Heinzmann A, Brugger M, Bierbaum S, Mailaparambil B, Kopp MV, Strauch K. Joint influences of Acidic-Mammalian-Chitinase with Interleukin-4 and Toll-like Receptor-10 with Interleukin-13 in the genetics of asthma. Pediatr Allergy Immunol 2010: 21: e679–e686. © 2010 John Wiley & Sons A/S

In the genetics of asthma, single genetic polymorphisms confer only a small individual risk factor. Haplotype-based association analyses, including joint analyses of several candidate genes, might therefore yield more convincing results than single-region statistics. We set out to test for joint influences of asthma genes previously identified in our study population that is acidic mammalian chitinase (AMCase), Toll-like receptor (TLR)-10, and the interleukins IL-4, IL-13, IL-8, and IL-15. In particular, we investigated whether haplotypes at two or three genes show stronger association with the trait than at a single gene alone. We genotyped 26 polymorphisms in 321 asthmatic children and 270 controls. Haplotype-based association analyses were performed by the program FAMHAP. Single-, two-, and three-gene analyses were conducted as well as conditional analyses for pairs of genes.

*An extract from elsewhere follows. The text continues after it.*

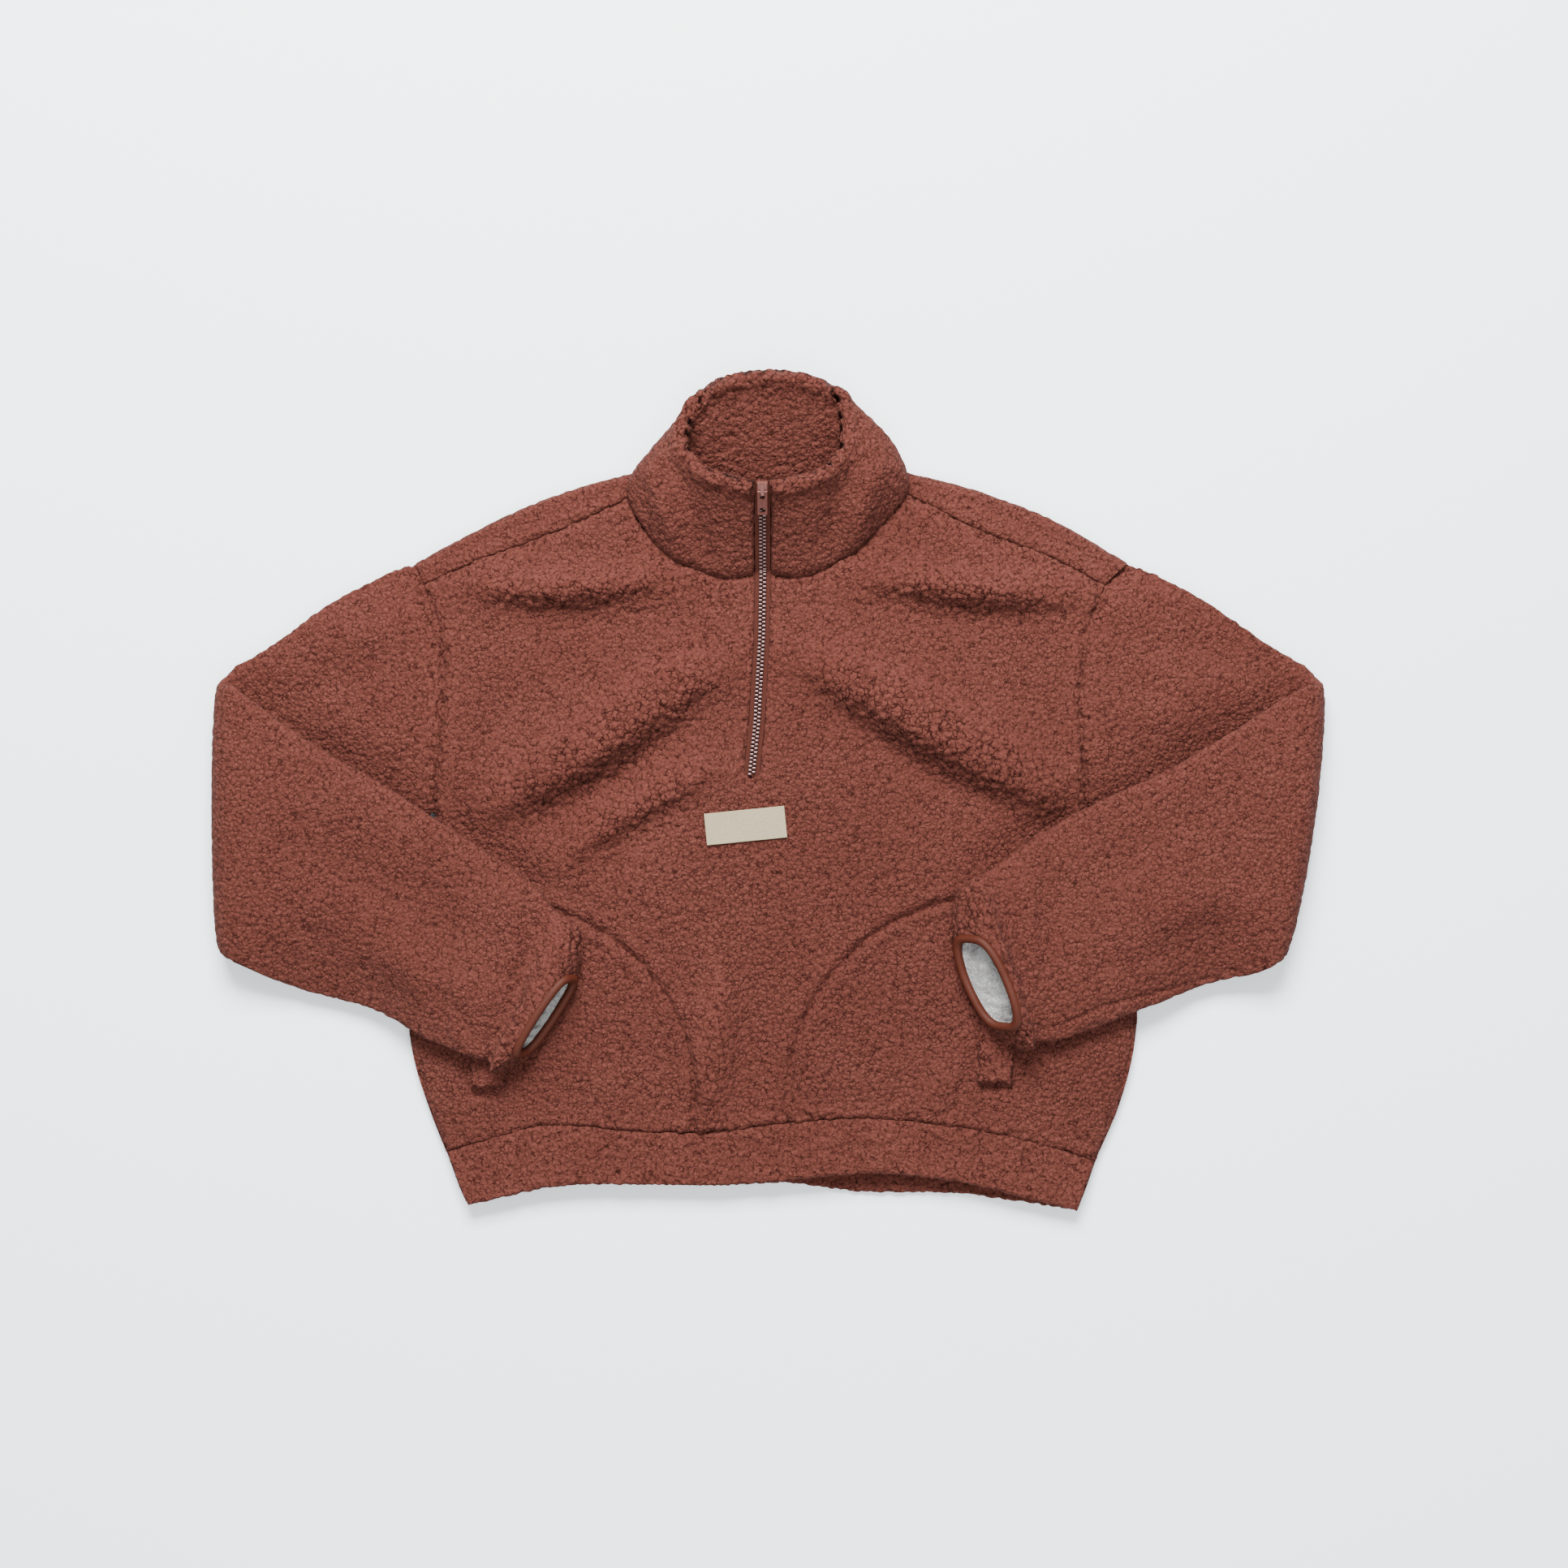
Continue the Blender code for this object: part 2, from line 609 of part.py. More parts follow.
def sleeve_rings(side, upper, forearm, fold):
    """Rings of outer points from the armhole round the elbow fold to the cuff."""
    shares, heights = ring_shares()
    bow = armhole_bow(side, shares)
    rings = []
    for row in smooth_sections(upper, UPPER_STEPS):
        plan = section_spine(row, shares, bow)
        rings.append(np.column_stack([plan, row.half + row.half * heights]))
    middle = FOLD_HALF + FOLD_GAP
    axis_z = 2 * FOLD_HALF + FOLD_GAP
    for turn in np.linspace(0, math.pi, FOLD_STEPS + 1):
        line = fold_line(fold, shares, turn)
        reach = middle - FOLD_HALF * heights
        x = line[:, 0] - side * (2 * FOLD_HALF + FOLD_GAP) + side * reach * math.sin(turn)
        rings.append(np.column_stack([x, line[:, 1], axis_z - reach * math.cos(turn)]))
    rested = axis_z + middle
    for row in smooth_sections(forearm, FOREARM_STEPS):
        plan = section_spine(row, shares, bow)
        x, y = plan[:, 0], plan[:, 1]
        support = front_middle(x, y) + WALL / 2 + welt_lift(x, y) + FOREARM_CLEAR
        spine = np.maximum(rested, inside_body(x, y) * (support + row.half))
        if row.drape:
            spine = spine - row.drape * smoothstep((shares - row.drape_from) / (1 - row.drape_from))
        rise = row.half - row.half * heights
        back = row.set_back * rise / (2 * row.half) * side
        rings.append(np.column_stack([x + back, y, spine - row.half + rise]))
    return np.array(rings)


def fold_line(fold, shares, turn):
    """The line that a sleeve folds round, at one angle of its turn."""
    part = turn / math.pi
    draw = FOLD_DRAW * math.sin(turn)
    up_y = (1 - part) * fold.arm_up_y + part * fold.fore_up_y - draw
    low_y = (1 - part) * fold.arm_low_y + part * fold.fore_low_y + draw
    return (1 - shares)[:, None] * [fold.up_x, up_y] + shares[:, None] * [fold.low_x, low_y]


def smooth_sections(rows, steps):
    """More sections between the first ones, on smooth curves through every column."""
    stacked = np.array(rows, float)
    at = np.linspace(0, len(rows) - 1, (len(rows) - 1) * steps + 1)
    low = np.clip(at.astype(int), 0, len(rows) - 2)
    t = (at - low)[:, None]
    slopes = np.gradient(stacked, axis=0)
    start = (1 + 2 * t) * (1 - t) ** 2 * stacked[low] + t * (1 - t) ** 2 * slopes[low]
    end = t * t * (3 - 2 * t) * stacked[low + 1] + t * t * (t - 1) * slopes[low + 1]
    return [Section(*values) for values in start + end]


def shrink_ring(ring, by):
    """A ring drawn in towards its middle line by a distance."""
    middle = ring.mean(axis=0)
    ahead = ring[RING_POINTS // 2] - ring[0]
    ahead = ahead / np.linalg.norm(ahead)
    away = ring - middle
    along_it = away @ ahead
    across_it = away - along_it[:, None] * ahead
    reach = np.linalg.norm(ring[RING_POINTS // 4] - ring[-RING_POINTS // 4]) / 2
    length = np.abs(along_it).max()
    spine = (across_it + np.roll(across_it[::-1], 1, axis=0)) / 2
    drawn = middle + (along_it * (length - by) / length)[:, None] * ahead
    return drawn + spine + (across_it - spine) * (reach - by) / reach


def tube_mesh(name, outer, inner, side):
    """A wall between outer and inner rings, open at both ends.

    Both faces are split along the same diagonals, so walls inside each other stay clear.
    """
    loops = np.concatenate([outer, inner[::-1]])
    count, points = loops.shape[:2]
    faces = []
    for loop in range(count):
        low, high = loop * points, ((loop + 1) % count) * points
        for point in range(points):
            beside = (point + 1) % points
            a, b, c, d = low + point, low + beside, high + beside, high + point
            faces.extend([(a, b, c), (a, c, d)] if loop < len(outer) else [(a, b, d), (b, c, d)])
    if side < 0:
        faces = [face[::-1] for face in faces]
    mesh = bpy.data.meshes.new(name)
    mesh.from_pydata((loops.reshape(-1, 3) * MM).tolist(), [], faces)
    return mesh


def make_sleeve(name, side, rings):
    inner = np.array([shrink_ring(ring, SLEEVE_WALL) for ring in rings])
    add_object(f"sleeve_{name}", tube_mesh(f"sleeve_{name}", rings, inner, side), FLEECE)


# Collar


def collar_grid(cells):
    """The middle of the collar's wall, seam row first."""
    round_it = np.linspace(0, 1, cells[0] + 1)
    rows = np.array([row[1:] for row in COLLAR], float)
    seam_rim = along(rows[:, :6], round_it)
    swell = np.interp(round_it, np.linspace(0, 1, len(rows)), rows[:, 6])
    seam, rim = seam_rim[:, :3].copy(), seam_rim[:, 3:]
    outward = seam[:, :2] - COLLAR_CENTRE
    outward = outward / np.linalg.norm(outward, axis=1)[:, None]
    front = smoothstep((232 - seam[:, 1]) / 30)
    seam[:, :2] -= outward * (NECK_GAP * front)[:, None]
    levels = []
    for up in np.linspace(0, 1, cells[1] + 1):
        level = (1 - up) * seam + up * rim
        out = swell * math.sin(math.pi * up)
        level[:, :2] += outward * out[:, None]
        level[:, 2] += 0.4 * out
        levels.append(level)
    return np.array(levels)


def make_collar():
    points = collar_grid(COLLAR_CELLS)
    made = add_object("collar", grid_mesh("collar", points), FLEECE)
    group = made.vertex_groups.new(name="thickness")
    columns = points.shape[1]
    for level in range(points.shape[0]):
        share = COLLAR_SEAM_SHARE + (1 - COLLAR_SEAM_SHARE) * min(1.0, level / 2)
        group.add(list(range(level * columns, (level + 1) * columns)), share, "REPLACE")
    add_wall(made, COLLAR_WALL).vertex_group = "thickness"


# Cuffs


def make_cuff(name, side, rings):
    """The binding round the mouth of a sleeve, and the lining that shows inside it."""
    out = rings[-1] - rings[-2]
    out = out.mean(axis=0) / np.linalg.norm(out.mean(axis=0))
    rim = rings[-1] + out * SEAM
    depths = (0, BINDING_DEPTH / 2, BINDING_DEPTH)
    outer = np.array([shrink_ring(rim, -swell) + out * depth for depth, swell in zip(depths, BINDING_SWELL)])
    inner = np.array([shrink_ring(rim, SLEEVE_WALL) + out * depth for depth in depths])
    binding = tube_mesh(f"cuff_binding_{name}", outer, inner, side)
    add_object(f"cuff_binding_{name}", binding, BINDING)
    inside = rings[-LINING_RINGS:]
    lining_outer = np.array([shrink_ring(ring, SLEEVE_WALL + LINING_GAP) for ring in inside])
    lining_inner = np.array([shrink_ring(ring, SLEEVE_WALL + LINING_GAP + LINING_WALL) for ring in inside])
    lining = tube_mesh(f"cuff_lining_{name}", lining_outer, lining_inner, side)
    add_object(f"cuff_lining_{name}", lining, SATIN)


# Zip


def zip_points():
    """The zip's line from its bottom stop to the slider, in the middle of the cloth."""
    front_y = np.linspace(ZIP_LINE[0].y, 160, 16)
    front_x = zip_x(front_y)
    front = on_front(front_x, front_y, 0)
    grid = collar_grid(COLLAR_CELLS)
    edge = (grid[:, 0] + grid[:, -1]) / 2
    rise = along(edge, np.linspace(0.02, 0.99, 7))
    return np.concatenate([front, rise])


def strip_along(line, half, lift):
    """A strip of three points across, lifted square off a line that runs in the YZ plane."""
    ahead = np.gradient(line, axis=0)
    ahead[:, 0] = 0
    ahead = ahead / np.linalg.norm(ahead, axis=1)[:, None]
    up = np.stack([np.zeros(len(line)), -ahead[:, 2], ahead[:, 1]], axis=1)
    centre = line + up * lift
    return np.stack([centre + [share * half, 0, 0] for share in (-1, 0, 1)], axis=1)


def zip_height():
    """Lift of the middle of the chain above the tape's."""
    return TAPE_WALL / 2 + LAYER_GAP + CHAIN_WALL / 2


def make_zip():
    line = zip_points()
    sheet("zip_tape", strip_along(line, TAPE_HALF, 0), TAPE_WALL, TAPE_CLOTH)
    sheet("zip_chain", strip_along(line, CHAIN_HALF, zip_height()), CHAIN_WALL, TEETH)
    seat, slope = slider_seat(line)
    turn = Matrix.Rotation(slope, 4, "X")
    make_slider(seat, turn)
    make_pull(seat, turn)


def slider_seat(line):
    """Where the slider sits on the chain, and the slope of the zip there."""
    place = np.array([np.interp(SLIDER_Y, line[:, 1], line[:, axis]) for axis in range(3)])
    ahead = line[-1] - line[-3]
    slope = math.atan2(ahead[2], ahead[1])
    up = np.array([0, -math.sin(slope), math.cos(slope)])
    return place + up * (zip_height() + CHAIN_WALL / 2 + LAYER_GAP), slope


def place_at(made, seat, turn, offset):
    """Put an object at an offset in millimetres from the slider's seat, in the slope of the zip."""
    move = Matrix.Translation(Vector(offset) * MM)
    made.matrix_world = Matrix.Translation(Vector(seat) * MM) @ turn @ move


def make_slider(seat, turn):
    """A cap over the chain with a bridge that the pull hangs from."""
    width, length, height = SLIDER_SIZE
    cap = add_object("zip_slider", box_mesh("zip_slider", (width, length, height)), PAINT)
    place_at(cap, seat, turn, (0, 0, height / 2))
    soft = cap.modifiers.new("edges", "BEVEL")
    soft.width = 1.2 * MM
    soft.segments = 2
    base = height + BRIDGE_RISE / 2 - 1
    block = box_mesh("bridge_block", (BRIDGE_WIDTH, BRIDGE_LENGTH, BRIDGE_RISE + 2))
    bridge = add_cutter("bridge_block", block)
    place_at(bridge, seat, turn, (0, 0, base))
    cut(cap, bridge, "UNION")
    room = (BRIDGE_WIDTH + 2, BRIDGE_LENGTH - 2 * BRIDGE_WALL, BRIDGE_RISE - BRIDGE_WALL)
    tunnel = add_cutter("bridge_hole", box_mesh("bridge_hole", room))
    place_at(tunnel, seat, turn, (0, 0, height + (BRIDGE_RISE - BRIDGE_WALL) / 2 + 0.05))
    cut(cap, tunnel)


def pull_axis_offset():
    """The pull's bar lies inside the bridge, against its lower leg."""
    reach = BRIDGE_LENGTH / 2 - BRIDGE_WALL - BAR_RADIUS - LAYER_GAP
    return (0, -reach, SLIDER_SIZE[2] + BAR_RADIUS + LAYER_GAP)


def make_pull(seat, turn):
    """The pull tab: a plate with a slot round the bridge's leg and a round hole near its end."""
    width, length, thick = PULL_SIZE
    axis = pull_axis_offset()
    plate = add_object("zip_pull", box_mesh("zip_pull", PULL_SIZE), PAINT)
    lay = Matrix.Rotation(PULL_TILT, 4, "X")
    pivot = Matrix.Translation(Vector(seat) * MM) @ turn @ Matrix.Translation(Vector(axis) * MM) @ lay
    plate.matrix_world = pivot @ Matrix.Translation(Vector((0, -length / 2 + BAR_RADIUS, 0)) * MM)
    soft = plate.modifiers.new("corners", "BEVEL")
    soft.width = 0.5 * MM
    soft.segments = 1
    slot = add_cutter("pull_slot", box_mesh("pull_slot", (PULL_SLOT[0], PULL_SLOT[1], thick * 3)))
    slot.matrix_world = pivot @ Matrix.Translation(Vector((0, -BAR_RADIUS - PULL_SLOT[1] / 2, 0)) * MM)
    cut(plate, slot)
    hole = add_cutter("pull_hole", cylinder_mesh("pull_hole", PULL_HOLE_RADIUS, thick * 3))
    hole.matrix_world = pivot @ Matrix.Translation(Vector((0, -length + BAR_RADIUS + 4.4, 0)) * MM)
    cut(plate, hole)


# Label and welts


def turned_grid(centre, size, turn, cells):
    """Plan positions of a turned rectangle's grid."""
    across = np.linspace(-0.5, 0.5, cells[0] + 1) * size[0]
    up = np.linspace(-0.5, 0.5, cells[1] + 1) * size[1]
    x, y = np.meshgrid(across, up)
    return (
        centre[0] + x * math.cos(turn) - y * math.sin(turn),
        centre[1] + x * math.sin(turn) + y * math.cos(turn),
    )


def make_label():
    x, y = turned_grid(LABEL_CENTRE, LABEL_SIZE, LABEL_TURN, LABEL_CELLS)
    lift = WALL / 2 + ON_TOP_GAP + LABEL_WALL / 2
    sheet("label", on_front(x, y, lift), LABEL_WALL, LABEL_CLOTH)


def make_welts():
    lift = WALL / 2 + ON_TOP_GAP + WELT_WALL / 2
    for row in WELTS:
        centre = (row.x, row.low_y + WELT_SIZE[1] / 2)
        x, y = turned_grid(centre, WELT_SIZE, row.turn, WELT_CELLS)
        sheet(row.name, on_front(x, y, lift), WELT_WALL, FLEECE)


def main():
    clear_scene()
    make_back()
    make_front()
    make_bands()
    for name, side, upper, forearm, fold in (
        ("left", -1, LEFT_UPPER, LEFT_FOREARM, LEFT_FOLD),
        ("right", 1, RIGHT_UPPER, RIGHT_FOREARM, RIGHT_FOLD),
    ):
        rings = sleeve_rings(side, upper, forearm, fold)
        make_sleeve(name, side, rings)
        make_cuff(name, side, rings)
    make_collar()
    make_zip()
    make_label()
    make_welts()


main()
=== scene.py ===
"""Looks of the half-zip sherpa fleece that lies flat with both sleeves folded over its front.

Sizes are in millimetres and turn into metres where a mesh is made. The curves, heights and sections
follow those of the solids, sampled more finely, with the creases, seams and pile that the solids leave
out. The cuffs are a little fuller than the solids, and the collar's back seam stands further forward.
"""
import math
from collections import namedtuple

import bpy
import bmesh
import numpy as np
from mathutils import Matrix, Vector

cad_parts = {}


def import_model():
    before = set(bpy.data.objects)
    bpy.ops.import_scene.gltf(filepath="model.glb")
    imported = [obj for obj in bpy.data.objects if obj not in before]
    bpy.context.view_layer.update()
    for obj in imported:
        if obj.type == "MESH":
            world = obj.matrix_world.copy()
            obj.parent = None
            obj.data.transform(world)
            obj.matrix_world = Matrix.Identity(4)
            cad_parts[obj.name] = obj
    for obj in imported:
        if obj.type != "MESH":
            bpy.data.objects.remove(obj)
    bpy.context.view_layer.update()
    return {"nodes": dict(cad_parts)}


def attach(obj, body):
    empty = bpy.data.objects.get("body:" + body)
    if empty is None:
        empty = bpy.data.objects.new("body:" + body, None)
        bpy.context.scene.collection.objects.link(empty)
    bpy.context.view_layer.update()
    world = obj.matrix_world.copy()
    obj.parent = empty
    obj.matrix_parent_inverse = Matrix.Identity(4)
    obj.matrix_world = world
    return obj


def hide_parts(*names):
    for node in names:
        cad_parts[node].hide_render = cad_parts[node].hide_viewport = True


MM = 0.001

# Cloth
WALL = 5.0
LAYER_GAP = 0.3
PUFF = 8.0
PUFF_REACH = 30.0
COLLAR_WALL = 11.0
BAND_WALL = 5.0
RIM = 6.0                   # how far in from a seam the cloth starts to round down
SEAM_RISE = 0.4             # height left at a sewn seam, of the wall's full thickness
PILE_DEPTH = 2.2

# Zip
ZIP_SLOT_HALF = 5.0
TAPE_HALF = 5.9
TAPE_RISE = 0.6
TOOTH_PITCH = 3.0
TOOTH_SIZE = (2.5, 1.35, 2.0)
TOOTH_ASIDE = 1.4
TOOTH_RISE = 1.9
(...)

In the two-region analyses, best evidence was found for a joint effect on asthma for AMCase and IL-4 (praw < 5 × 10−7) as well as AMCase and IL-13 (praw = 5 × 10−7). Besides, IL-13 and TLR-10 showed a stronger two-gene result (praw = 0.001607) than the respective single-gene analyses. Conditional analyses yielded similar results for these two-gene combinations and also revealed mutual additional effects for IL-13 and IL-4 (pstratified = 0.014831 and 0.001525, respectively). The most significant results demonstrate a joint effect of AMCase with IL-4 or IL-13 on the trait. Furthermore, additional mutual effects were seen for AMCase and IL-4 as well as for TLR-10 and IL-13. The corresponding pathways might therefore be of particular importance in the genetics of asthma. Further studies are needed to elucidate the functional importance of these gene–gene effects and their precise role in asthma pathogenesis.